### Your objective
Find the word "from" in the data. Return every line where it appears.

━━━━━━

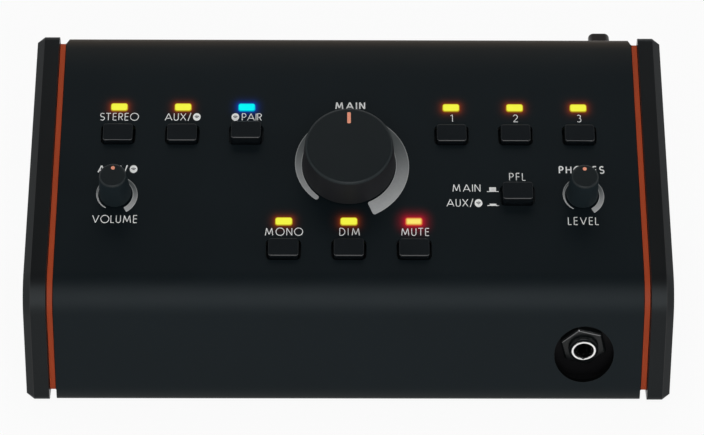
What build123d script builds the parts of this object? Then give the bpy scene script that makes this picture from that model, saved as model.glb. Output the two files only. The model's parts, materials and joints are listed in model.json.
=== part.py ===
from build123d import *
from math import cos, radians, sin, tan
import os

# A desktop monitor controller: a folded metal wedge between two thick side cheeks, with a coloured plate
# in the gap on each side. Millimetres. +X is the user's right, +Y the rear, +Z up. The origin is the centre
# of the underside of the bounding box.

os.makedirs("parts", exist_ok=True)

# ---- Casing sizes ----
shell_width = 196.3
shell_depth = 105.3        # bottom front edge to rear edge
front_slant = 40.1         # up the front face, to where it would meet the panel
front_lean = 16.1          # degrees, back from vertical
panel_slope = 21.6         # degrees, up towards the rear
sheet = 1.5
front_bend = 18.0          # outer radius between front face and panel
edge_bend = 2.0            # outer radius of the two small bends
front_return = 11.0        # shell's lip under the pan
lip_to_button = 0.8        # shell's rear lip ends this far above the power button's hole
corner_notch = (0.9, 1.9, 3.7)  # relief at the rear corners: across, down the panel inside and outside
spacer_thickness = 2.4
spacer_inset = 1.6         # behind the shell's outline
spacer_raise = 3.2         # its lower edge above the shell's underside
spacer_round = 0.4
cheek_thickness = 7.75
cheek_overhang = 0.45      # beyond the shell's front, panel and rear
cheek_round = 2.1
cheek_chamfer = (2.6, 2.0)  # across the thickness, down the face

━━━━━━

### Solution to this exercise
What build123d script builds the parts of this object? Then give the bpy scene script that makes this picture from that model, saved as model.glb. Output the two files only. The model's parts, materials and joints are listed in model.json.
from build123d import *
from math import cos, radians, sin, tan
front_lean = 16.1          # degrees, back from vertical